A CALIFORNIAN TECH COMPANY THINKS THAT IT CAN
As much as we love 3D printing, we do have to admit that it still isn’t a 100% reliable process and there will inevitably be 3D printing errors. Things sometimes go wrong with even the best designed print job. Objects can slide off the print bed, sections of the print can collapse, layers can delaminate or the filament can break. Most of these failures are pretty obvious – but considering how long it takes to print the average job, how many of us sit there watching the whole process? Most people that have printed a few projects have come back to find that something has gone horribly wrong and the printer has merrily deposited half a spool of expensive filament on top of the mess.
Now a California tech company is running a kickstarter for a device that, it says, can detect problems and stop the printer automatically, to avoid wasting more filament on a job that’s already failed. The Autonomous Intelligent Management System, by startup Delcos Systems, should work with any printer that has a filament runout sensor and if Delcos raises the money to put it into production it should cost around $120.
Meet The AIMS
The AIMS is a small, simple-looking device. It’s powered by a USB cable, has a connector that mounts to the printer’s runout sensor, and its most visible feature is a wide-angle camera. All you have to do is connect it up, position it so the camera is observing the print bed, and start the job.

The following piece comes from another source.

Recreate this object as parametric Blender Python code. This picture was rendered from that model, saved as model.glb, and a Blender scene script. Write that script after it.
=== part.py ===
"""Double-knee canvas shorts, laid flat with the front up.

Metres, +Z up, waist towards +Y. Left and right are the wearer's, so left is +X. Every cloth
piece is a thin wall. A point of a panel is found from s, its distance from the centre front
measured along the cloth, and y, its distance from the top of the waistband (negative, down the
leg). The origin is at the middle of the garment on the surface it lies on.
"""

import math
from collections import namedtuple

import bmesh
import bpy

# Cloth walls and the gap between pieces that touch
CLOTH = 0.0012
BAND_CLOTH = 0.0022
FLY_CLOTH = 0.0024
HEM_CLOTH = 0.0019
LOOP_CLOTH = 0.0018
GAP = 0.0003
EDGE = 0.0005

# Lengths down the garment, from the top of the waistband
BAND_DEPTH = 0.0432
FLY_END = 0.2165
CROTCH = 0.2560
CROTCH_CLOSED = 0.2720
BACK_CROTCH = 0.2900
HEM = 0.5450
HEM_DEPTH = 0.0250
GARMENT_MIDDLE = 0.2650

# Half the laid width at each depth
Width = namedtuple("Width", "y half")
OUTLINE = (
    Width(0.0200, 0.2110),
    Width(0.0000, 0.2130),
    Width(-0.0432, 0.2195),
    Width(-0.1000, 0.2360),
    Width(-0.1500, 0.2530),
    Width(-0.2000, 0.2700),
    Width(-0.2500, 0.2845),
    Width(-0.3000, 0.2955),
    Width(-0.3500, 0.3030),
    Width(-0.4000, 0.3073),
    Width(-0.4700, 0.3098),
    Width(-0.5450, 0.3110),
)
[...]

On the inside, the AIMS isn’t as simple as it looks. Its electronics are based around an ARM Cortex A53 processor, and Delcos say it uses artificial intelligence to spot errors in the print job. The camera monitors the position and movements of the print head, and analyses it using a neural network that’s pre-trained to tell the difference between a print job that’s going smoothly and one that’s run into problems.
According to Delcos the AIMS can recognise a range of 3D printing errors, including stringing of the molten filament, a head that’s skipping or sticking, or a project that’s slipped out of position. When it detects an error it sends a signal through the runout sensor, tricking the printer into thinking the filament has run out; this should stop the printer within 15 to 20 seconds. If the filament actually does run out the AIMS can detect that too, and send the same signal. A nice touch is that the neural network is all internal; the AIMS doesn’t need an internet connection, so it can work completely offline.
Will It Happen?
So far AIMS is a prototype, and Delcos are trying to crowdfund final development and setting up for production. A $94 pledge on Kickstarter will get you one, if they manage to get the device to market. Even if they don’t, though, this isn’t an idea that’s just going to fade away. Expect more error-detecting devices to appear, and the same technology to be built into printers themselves. Hopefully it won’t take long; we’re huge fans of anything that makes 3D printing more user-friendly.